Furthermore, the shareholders endorsed the allocation of a total amount of BD 172,500 as remuneration to the members of the Board for the year ended 31 December 2024, subject to prior clearance by related authorities.
The extension of the current composition of the Board was approved, which includes ten members and one CBB observer, for a further six-month term, expiring in September 2025, pending no objection from the CBB.
The meeting reviewed and approved the Corporate Governance Report for 2024, which affirmed the company’s full compliance with the corporate governance directives issued by the CBB and other applicable regulatory frameworks. The AGM absolved the Board Members of liability for any of their actions during the year ending on 31st December 2024, in accordance with the Commercial Companies Law.
In alignment with regulatory requirements, the session approved the reappointment of Ernst & Young (EY) as the company’s External Auditors for the fiscal year 2025, covering both the parent company and its subsidiaries—Sinnad and Bahrain FinTech Bay. The Board was authorised to determine the external auditors’ professional fees, subject to approval from the CBB, and the meeting concluded with a discussion of any additional issues as per Article (207) of the Commercial Companies Law.

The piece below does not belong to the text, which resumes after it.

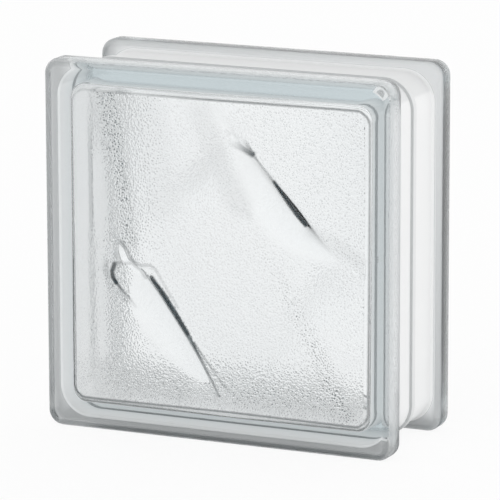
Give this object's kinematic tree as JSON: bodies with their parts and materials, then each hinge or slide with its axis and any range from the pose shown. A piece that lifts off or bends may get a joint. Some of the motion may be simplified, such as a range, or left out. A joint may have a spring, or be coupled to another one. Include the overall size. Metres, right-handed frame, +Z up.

Speaking on the company’s performance, Mr. Mohamed Al Bastaki, Chairman BENEFIT , stated: “In terms of the financial results for 2024, I am pleased to say that the year gone by has also been proved to be a success in delivering tangible results. Growth rate for 2024 was 19 per cent. Revenue for the year was BD 17 M (US$ 45.3 Million) and net profit was 2 Million ($ 5.3 Million).
Mr. Al Bastaki also announced that the Board had formally adopted a new three-year strategic roadmap to commence in 2025. The strategy encompasses a phased international expansion, optimisation of internal operations, enhanced revenue diversification, long-term sustainability initiatives, and the advancement of innovation and digital transformation initiatives across all service lines.
“I extend my sincere appreciation to the CBB for its continued support of BENEFIT and its pivotal role in fostering a stable and progressive regulatory environment for the Kingdom’s banking and financial sector—an environment that has significantly reinforced Bahrain’s standing as a leading financial hub in the region,” said Mr. Al Bastaki. “I would also like to thank our partner banks and valued customers for their trust, and our shareholders for their ongoing encouragement. The achievements of 2024 set a strong precedent, and I am confident they will serve as a foundation for yet another successful and impactful year ahead.”
Chief Executive of BENEFIT; Mr. Abdulwahed AlJanahi commented, “The year 2024 represented another pivotal chapter in BENEFIT ’s evolution. We achieved substantial progress in advancing our digital strategy across multiple sectors, while reinforcing our long-term commitment to the development of Bahrain’s financial services and payments landscape. Throughout the year, we remained firmly aligned with our objective of delivering measurable value to our shareholders, strategic partners, and customers. At the same time, we continued to play an active role in enabling Bahrain’s digital economy by introducing innovative solutions and service enhancements that directly address market needs and future opportunities.”
Mr. AlJanahi affirmed that BENEFIT has successfully developed a robust and well-integrated payment network that connects individuals and businesses across Bahrain, accelerating the adoption of emerging technologies in the banking and financial services sector and reinforcing Bahrain’s position as a growing fintech hub, and added, “Our achievements of the past year reflect a long-term vision to establish a resilient electronic payment infrastructure that supports the Kingdom’s digital economy. Key developments in 2024 included the implementation of central authentication for open banking via BENEFIT Pay”
Mr. AlJanahi concluded by thanking the Board for its strategic direction, the company’s staff for their continued dedication, and the Central Bank of Bahrain, member banks, and shareholders for their valuable partnership and confidence in the company’s long-term vision.